By Judie Brown
A recent email suggested that pro-life people could start “winning” by simply changing our message. Of course that would mean ending our relationship with politicians and renewing our friendship with Christ, the Lord. After all, the record shows that political figures base everything they do on the art of compromise, and innocent babies, not to mention the impaired and the elderly, deserve much more. Language often makes the difference in how a stranger understands what we are saying.
But society is more concerned with words that misguide and otherwise skew someone’s perspective. When animal rights activists, for example, are striving to change attitudes, they talk about no-kill shelters or second chance options for animals.
Yet human rights activists, especially those defending the preborn, are victims of media distortions. There are terms used to describe what we do that are downright erroneous. They include the “abortion debate” or undoing “abortion rights,” not to mention striving to attain “abortion restrictions.” Such phrases make it sound like there is no baby in the picture, only a word that can mean whatever the individual wants it to mean.
Our culture, with the media leading the way, has deemed it acceptable to discuss a woman’s “right” to kill her baby without ever acknowledging the wrongness of the act. The silent but real person who lives and grows once her life begins with that first cell has all but been buried in rhetorical mumbo jumbo. But it is much more than that.
It is as though a baby who is preparing to be born is a deadly enemy who must be eradicated because the world no longer wants to consider, let alone accept, the fact that sexual intercourse has results that can present a couple with their parenthood, whether they have planned on it happening or not. In other words, sex without consequences, no matter who must die, is the bottom line.
As Matthew Archbold explained years ago, “The myth of consequence-free sex has led to millions of abortions, heartbreak, single parent families, rampant disease, and other calamities.”

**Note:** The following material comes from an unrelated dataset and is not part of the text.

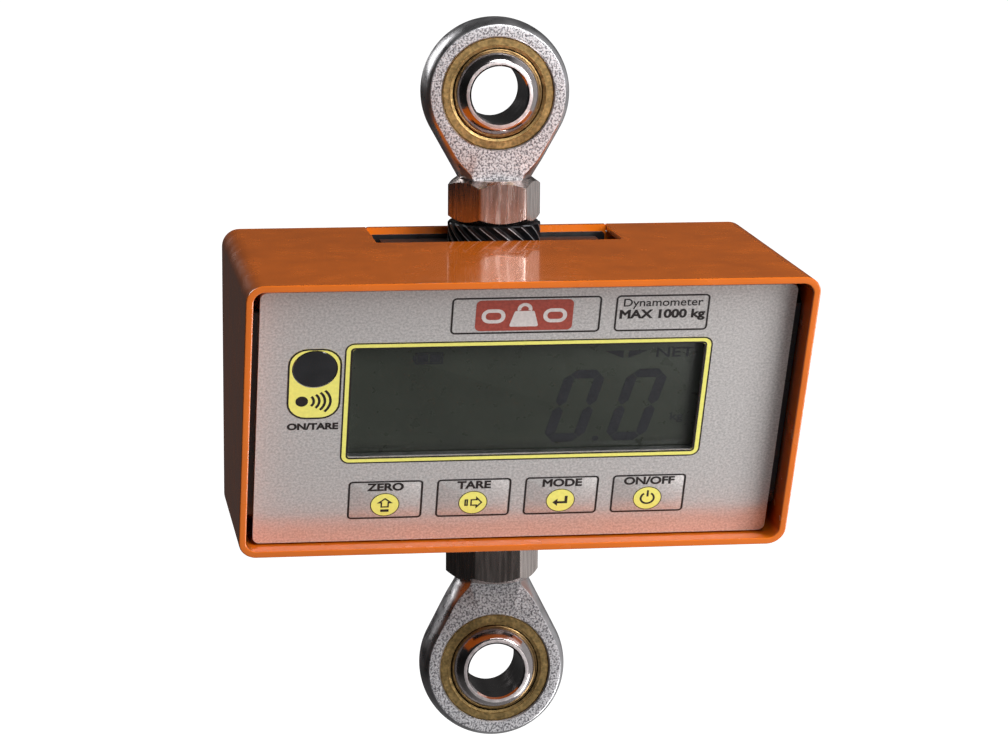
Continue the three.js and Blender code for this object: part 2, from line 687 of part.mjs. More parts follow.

The media disagrees, telling the public that “most women in the US worry that abortion bans could put them or a loved one in danger.”
Close your eyes and imagine a little baby holding a pistol to the head of her mother and you get a graphic image of what the media is trying to do with those words.
While common sense suggests that a female is only capable of getting pregnant in the first place if she has sexual relations with a male (or intentionally through IVF), the press finds nothing credible in those words. They prefer to make the baby the aggressor!
Obviously, that is what happens when words are used to create an image rather than to tell the truth.
My friends, not much has changed in that regard. Nearly 20 years ago I wrote, “In reality, pro-lifers are all about choice, legitimate choices that harm no one and may even help to advance our civilization. For pro-lifers, real choice is defined in ‘the right to life, liberty and the pursuit of happiness.’”
And today I would add that in our time, this begins with a simple act of defending the voiceless.
Over the last 20 years, millions more have died, have been put in harm’s way, and have been denied their right to life, liberty, and the pursuit of happiness.
In a word, they are dead—killed under the aegis of choice in a society that has forgotten the word respect.